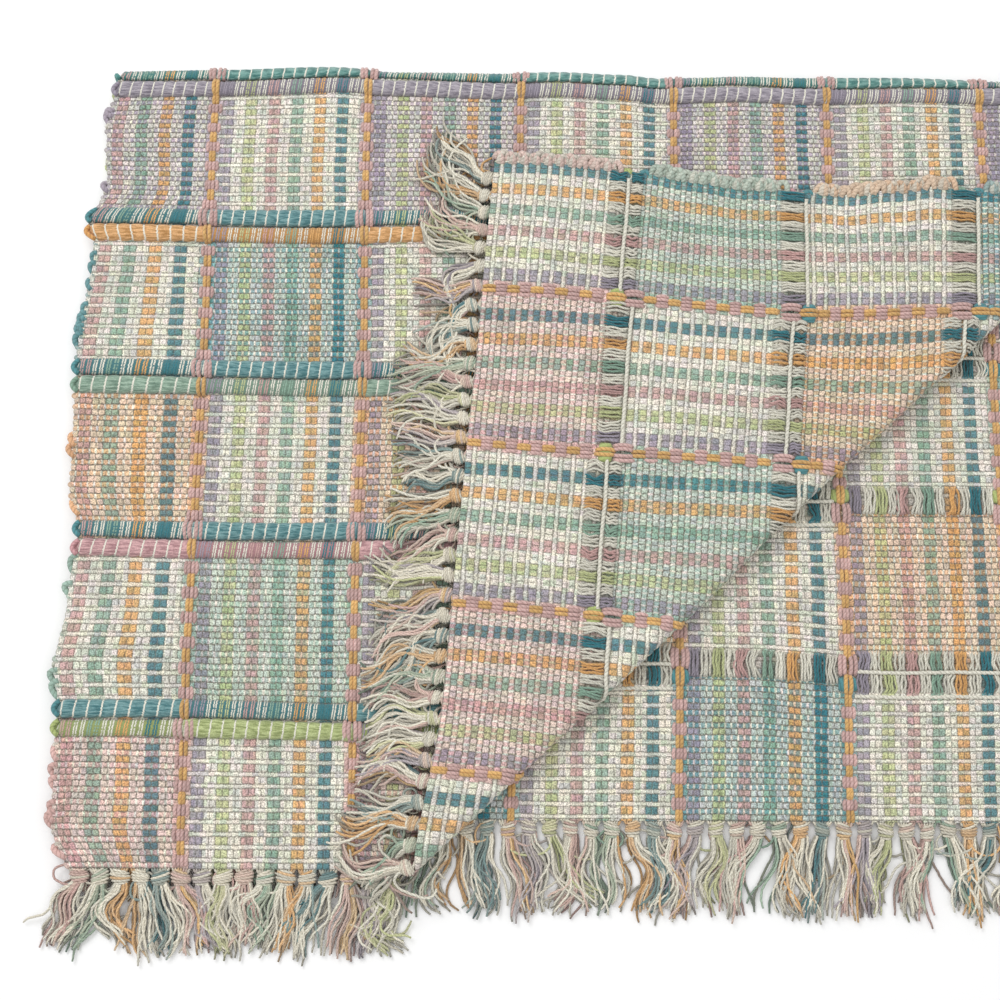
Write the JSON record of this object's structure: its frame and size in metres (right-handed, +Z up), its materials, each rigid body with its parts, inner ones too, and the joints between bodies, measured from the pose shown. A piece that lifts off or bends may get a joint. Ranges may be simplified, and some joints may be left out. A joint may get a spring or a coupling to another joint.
{
  "type": "accent rug",
  "caption": "Woven cotton accent rug with raised cross ribs and knotted fringes, folded across its length with one corner turned back.",
  "frame": {"origin": "middle of the folded rug's footprint, fringes included, on the surface that it rests on", "axes": "+X across the rug along the fold, +Y from the knotted fringes towards the fold, +Z up"},
  "size_m": [0.624, 0.525, 0.0183],
  "materials": {
    "woven_cotton": "matte multicolour hand weave",
    "fringe_yarn": "matte loose cotton yarn"
  },
  "bodies": {
    "root": {"rug_cloth": "woven_cotton", "fringe_lower": "fringe_yarn", "fringe_upper": "fringe_yarn", "fringe_turned": "fringe_yarn"}
  },
  "joints": []
}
===============
REQUIRED TASK → Write out every line exactly as it stands.

FULL SOLUTION →
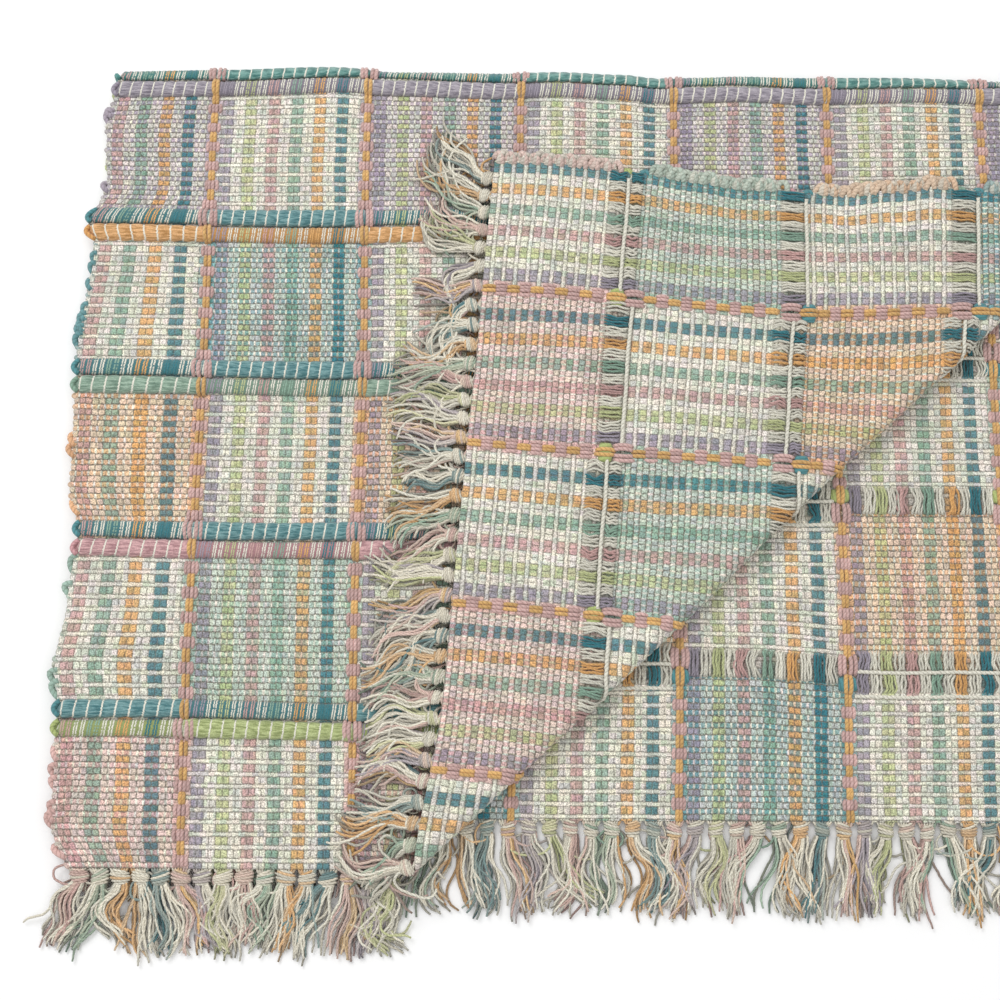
Write the JSON record of this object's structure: its frame and size in metres (right-handed, +Z up), its materials, each rigid body with its parts, inner ones too, and the joints between bodies, measured from the pose shown. A piece that lifts off or bends may get a joint. Ranges may be simplified, and some joints may be left out. A joint may get a spring or a coupling to another joint.
{
  "type": "accent rug",
  "caption": "Woven cotton accent rug with raised cross ribs and knotted fringes, folded across its length with one corner turned back.",
  "frame": {"origin": "middle of the folded rug's footprint, fringes included, on the surface that it rests on", "axes": "+X across the rug along the fold, +Y from the knotted fringes towards the fold, +Z up"},
  "size_m": [0.624, 0.525, 0.0183],
  "materials": {
    "woven_cotton": "matte multicolour hand weave",
    "fringe_yarn": "matte loose cotton yarn"
  },
  "bodies": {
    "root": {"rug_cloth": "woven_cotton", "fringe_lower": "fringe_yarn", "fringe_upper": "fringe_yarn", "fringe_turned": "fringe_yarn"}
  },
  "joints": []
}